[Exercise material]:
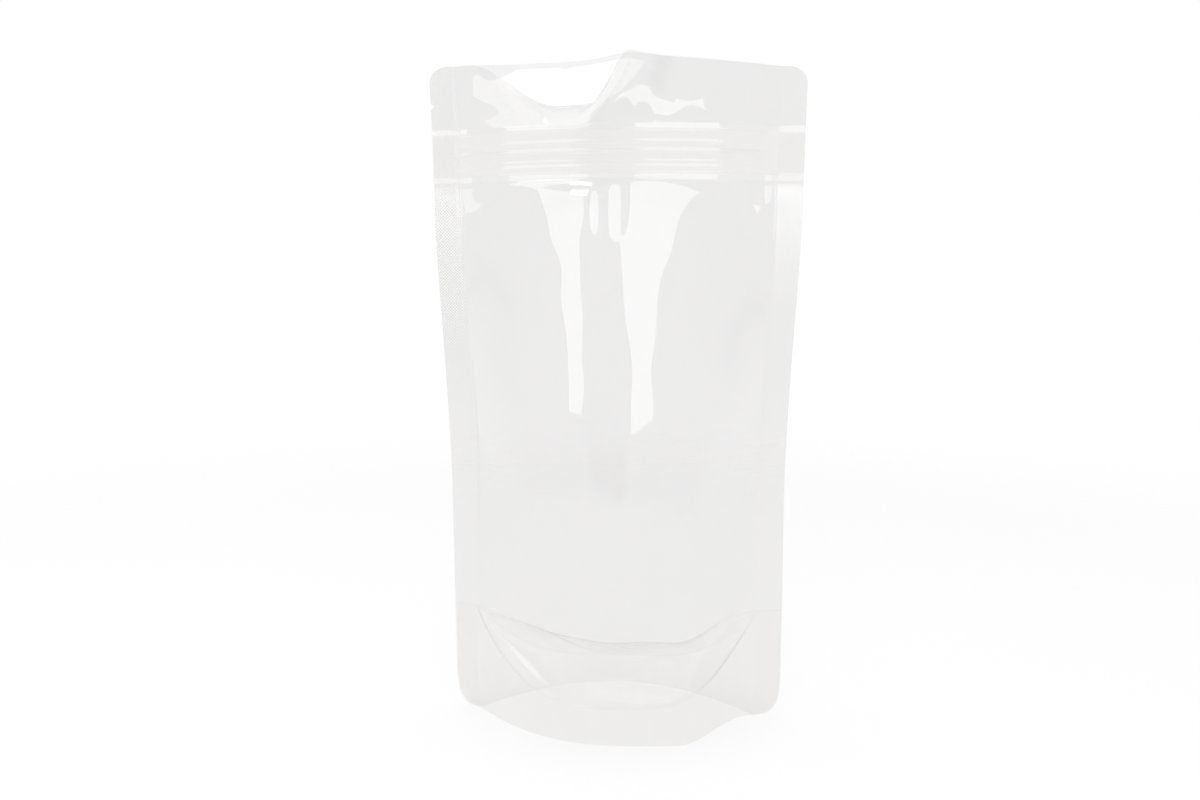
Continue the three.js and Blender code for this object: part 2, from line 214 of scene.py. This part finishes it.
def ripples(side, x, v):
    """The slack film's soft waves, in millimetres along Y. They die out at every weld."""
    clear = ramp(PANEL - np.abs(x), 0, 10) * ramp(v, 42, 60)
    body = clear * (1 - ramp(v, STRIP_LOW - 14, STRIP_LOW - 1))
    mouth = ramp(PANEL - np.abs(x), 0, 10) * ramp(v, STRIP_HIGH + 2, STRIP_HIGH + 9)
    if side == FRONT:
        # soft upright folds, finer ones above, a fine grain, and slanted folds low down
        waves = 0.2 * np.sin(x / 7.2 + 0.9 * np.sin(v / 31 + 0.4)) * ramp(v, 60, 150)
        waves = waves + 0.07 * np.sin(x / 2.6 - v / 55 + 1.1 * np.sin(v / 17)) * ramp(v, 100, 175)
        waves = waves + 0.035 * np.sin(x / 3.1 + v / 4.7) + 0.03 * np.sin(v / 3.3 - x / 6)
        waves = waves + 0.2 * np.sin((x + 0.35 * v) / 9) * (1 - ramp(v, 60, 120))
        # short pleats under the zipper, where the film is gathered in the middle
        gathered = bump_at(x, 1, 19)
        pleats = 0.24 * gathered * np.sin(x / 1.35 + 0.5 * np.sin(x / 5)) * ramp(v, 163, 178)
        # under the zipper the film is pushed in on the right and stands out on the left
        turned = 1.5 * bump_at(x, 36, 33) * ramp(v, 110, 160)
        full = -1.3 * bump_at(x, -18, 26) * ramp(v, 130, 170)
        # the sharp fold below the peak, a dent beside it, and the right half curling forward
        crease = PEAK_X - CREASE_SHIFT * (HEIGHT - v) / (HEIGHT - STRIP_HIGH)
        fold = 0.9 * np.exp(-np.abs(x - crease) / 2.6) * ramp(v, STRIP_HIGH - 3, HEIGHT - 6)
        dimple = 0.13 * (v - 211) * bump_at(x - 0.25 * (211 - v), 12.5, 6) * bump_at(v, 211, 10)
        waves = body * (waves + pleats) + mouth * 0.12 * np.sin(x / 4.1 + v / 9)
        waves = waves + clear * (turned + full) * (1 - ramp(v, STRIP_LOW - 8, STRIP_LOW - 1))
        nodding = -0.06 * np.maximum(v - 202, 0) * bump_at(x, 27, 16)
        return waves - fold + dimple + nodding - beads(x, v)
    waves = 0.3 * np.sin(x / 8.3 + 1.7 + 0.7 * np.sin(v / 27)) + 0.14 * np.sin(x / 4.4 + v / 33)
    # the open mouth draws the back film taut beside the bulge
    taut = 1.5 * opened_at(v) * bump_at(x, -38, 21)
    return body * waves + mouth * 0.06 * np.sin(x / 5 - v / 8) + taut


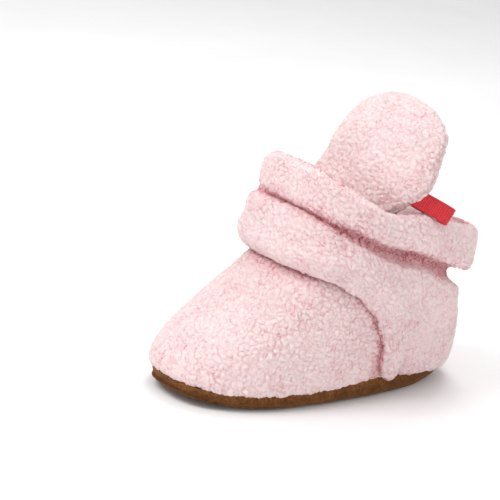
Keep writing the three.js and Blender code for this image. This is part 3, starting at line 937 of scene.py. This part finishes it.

[Set problem]: Give the number of lines that hold the word "This" in these records, with nothing added.

[The output]: 2